◆ **Task objective**
Print the lines of the data, starting with the first, up to and including the line where "dowel_chamfer = 0.6; // [0.2:0.1:1]" appears.

◆ **Source excerpt**
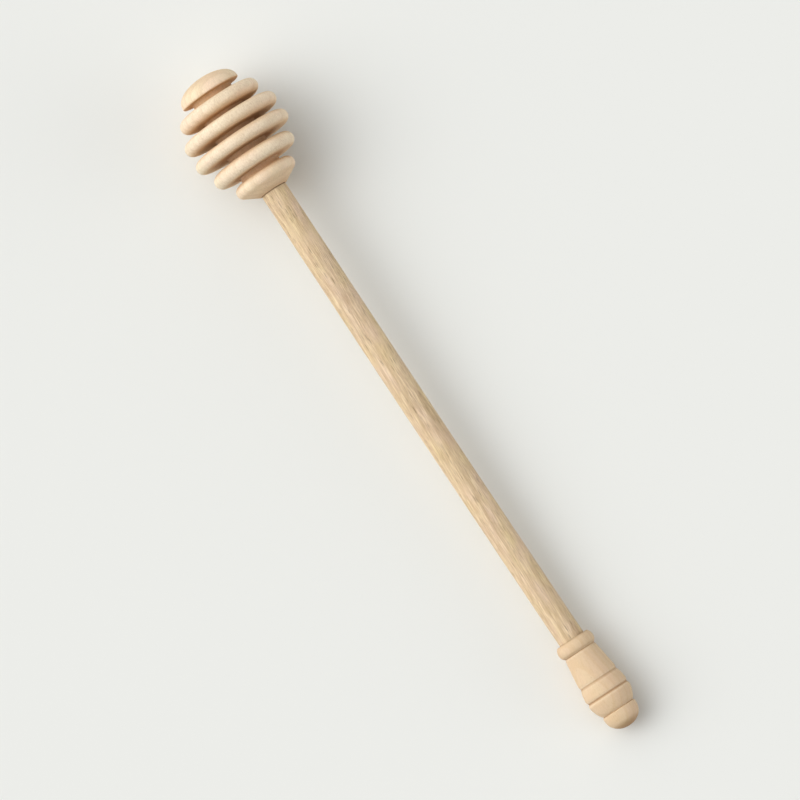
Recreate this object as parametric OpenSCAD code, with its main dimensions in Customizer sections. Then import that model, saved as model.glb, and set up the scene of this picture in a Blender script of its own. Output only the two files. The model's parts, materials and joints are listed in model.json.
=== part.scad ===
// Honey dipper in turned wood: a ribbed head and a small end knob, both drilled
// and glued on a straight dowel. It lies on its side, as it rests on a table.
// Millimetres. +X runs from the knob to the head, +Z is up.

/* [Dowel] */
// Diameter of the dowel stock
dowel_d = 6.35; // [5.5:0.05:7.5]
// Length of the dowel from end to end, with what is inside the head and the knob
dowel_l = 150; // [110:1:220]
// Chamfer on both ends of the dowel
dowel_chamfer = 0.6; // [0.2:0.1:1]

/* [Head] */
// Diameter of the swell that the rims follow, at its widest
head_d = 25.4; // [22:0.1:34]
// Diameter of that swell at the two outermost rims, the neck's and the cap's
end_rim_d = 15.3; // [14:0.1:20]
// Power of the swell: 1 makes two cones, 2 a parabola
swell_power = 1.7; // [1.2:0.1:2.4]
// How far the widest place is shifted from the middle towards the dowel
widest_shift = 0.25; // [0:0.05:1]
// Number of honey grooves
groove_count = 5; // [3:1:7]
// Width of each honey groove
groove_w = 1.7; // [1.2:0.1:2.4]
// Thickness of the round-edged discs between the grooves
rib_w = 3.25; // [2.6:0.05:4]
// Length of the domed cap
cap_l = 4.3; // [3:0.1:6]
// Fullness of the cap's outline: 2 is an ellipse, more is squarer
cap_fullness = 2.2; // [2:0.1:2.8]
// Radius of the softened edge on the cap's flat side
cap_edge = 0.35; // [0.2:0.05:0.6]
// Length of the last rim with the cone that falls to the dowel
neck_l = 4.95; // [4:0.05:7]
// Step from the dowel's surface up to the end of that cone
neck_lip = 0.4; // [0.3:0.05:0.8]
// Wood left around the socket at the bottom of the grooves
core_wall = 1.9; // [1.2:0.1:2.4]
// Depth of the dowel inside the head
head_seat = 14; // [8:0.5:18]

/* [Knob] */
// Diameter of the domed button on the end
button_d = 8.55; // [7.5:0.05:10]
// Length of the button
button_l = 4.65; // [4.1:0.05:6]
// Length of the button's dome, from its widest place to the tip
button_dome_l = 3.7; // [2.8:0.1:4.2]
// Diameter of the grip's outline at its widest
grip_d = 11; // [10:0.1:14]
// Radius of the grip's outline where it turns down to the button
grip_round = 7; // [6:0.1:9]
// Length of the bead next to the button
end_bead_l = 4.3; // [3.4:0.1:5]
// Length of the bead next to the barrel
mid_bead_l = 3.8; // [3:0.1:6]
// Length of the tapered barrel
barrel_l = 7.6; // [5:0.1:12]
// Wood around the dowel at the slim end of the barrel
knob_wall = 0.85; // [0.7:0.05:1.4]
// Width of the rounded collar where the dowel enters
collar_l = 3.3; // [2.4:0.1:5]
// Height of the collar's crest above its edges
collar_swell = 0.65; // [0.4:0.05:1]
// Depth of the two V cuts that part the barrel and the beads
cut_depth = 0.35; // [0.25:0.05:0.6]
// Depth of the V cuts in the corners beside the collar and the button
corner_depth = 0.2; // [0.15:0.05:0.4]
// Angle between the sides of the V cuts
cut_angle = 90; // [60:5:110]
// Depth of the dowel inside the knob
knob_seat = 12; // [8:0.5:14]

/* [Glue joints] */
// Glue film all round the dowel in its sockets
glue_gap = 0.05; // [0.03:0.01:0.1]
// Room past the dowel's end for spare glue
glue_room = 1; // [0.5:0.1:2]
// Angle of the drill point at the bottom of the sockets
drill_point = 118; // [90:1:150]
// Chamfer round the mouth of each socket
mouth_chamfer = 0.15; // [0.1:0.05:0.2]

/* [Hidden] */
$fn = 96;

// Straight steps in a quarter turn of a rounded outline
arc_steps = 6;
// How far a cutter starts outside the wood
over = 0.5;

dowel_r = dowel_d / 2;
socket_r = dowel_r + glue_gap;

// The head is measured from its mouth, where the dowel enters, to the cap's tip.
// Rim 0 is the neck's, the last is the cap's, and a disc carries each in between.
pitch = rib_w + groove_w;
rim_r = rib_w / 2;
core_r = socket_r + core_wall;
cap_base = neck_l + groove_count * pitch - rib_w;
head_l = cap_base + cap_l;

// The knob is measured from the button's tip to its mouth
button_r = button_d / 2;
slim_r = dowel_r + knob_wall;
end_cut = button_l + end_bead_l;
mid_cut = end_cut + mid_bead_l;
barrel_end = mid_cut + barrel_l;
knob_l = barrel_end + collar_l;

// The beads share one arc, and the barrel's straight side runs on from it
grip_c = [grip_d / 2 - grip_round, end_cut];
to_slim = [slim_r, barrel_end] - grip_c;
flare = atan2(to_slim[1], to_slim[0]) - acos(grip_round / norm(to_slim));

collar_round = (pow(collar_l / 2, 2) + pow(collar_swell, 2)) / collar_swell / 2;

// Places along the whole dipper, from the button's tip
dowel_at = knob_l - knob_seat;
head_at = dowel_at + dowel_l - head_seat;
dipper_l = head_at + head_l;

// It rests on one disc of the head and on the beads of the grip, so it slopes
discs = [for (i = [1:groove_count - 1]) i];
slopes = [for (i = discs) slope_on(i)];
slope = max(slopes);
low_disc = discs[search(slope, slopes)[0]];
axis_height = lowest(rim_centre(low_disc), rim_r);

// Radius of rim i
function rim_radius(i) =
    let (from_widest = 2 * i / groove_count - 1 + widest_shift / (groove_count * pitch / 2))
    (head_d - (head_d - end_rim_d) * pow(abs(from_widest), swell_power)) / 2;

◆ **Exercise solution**
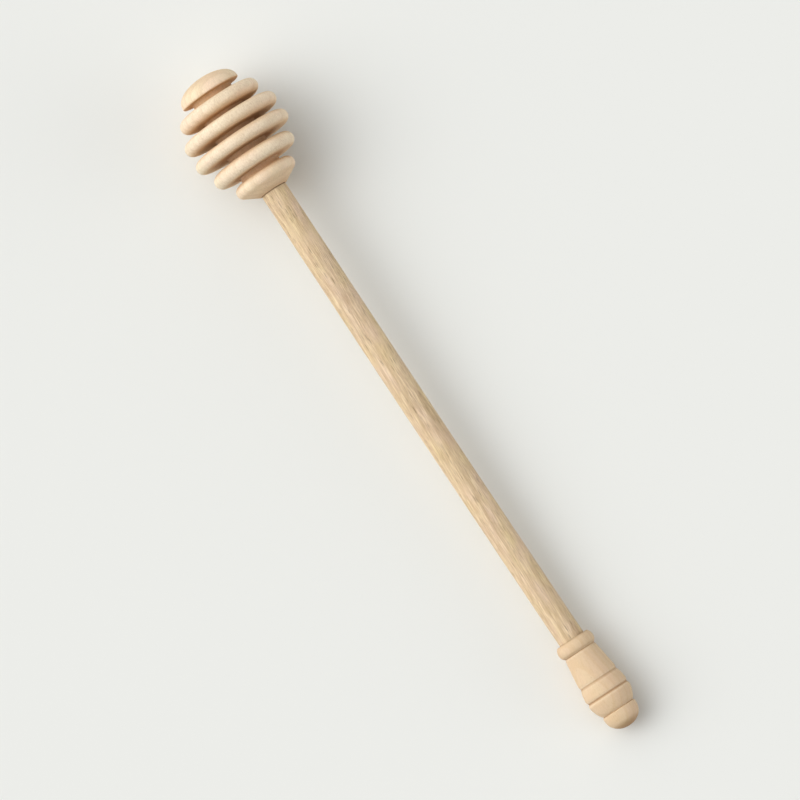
Recreate this object as parametric OpenSCAD code, with its main dimensions in Customizer sections. Then import that model, saved as model.glb, and set up the scene of this picture in a Blender script of its own. Output only the two files. The model's parts, materials and joints are listed in model.json.
=== part.scad ===
// Honey dipper in turned wood: a ribbed head and a small end knob, both drilled
// and glued on a straight dowel. It lies on its side, as it rests on a table.
// Millimetres. +X runs from the knob to the head, +Z is up.

/* [Dowel] */
// Diameter of the dowel stock
dowel_d = 6.35; // [5.5:0.05:7.5]
// Length of the dowel from end to end, with what is inside the head and the knob
dowel_l = 150; // [110:1:220]
// Chamfer on both ends of the dowel
dowel_chamfer = 0.6; // [0.2:0.1:1]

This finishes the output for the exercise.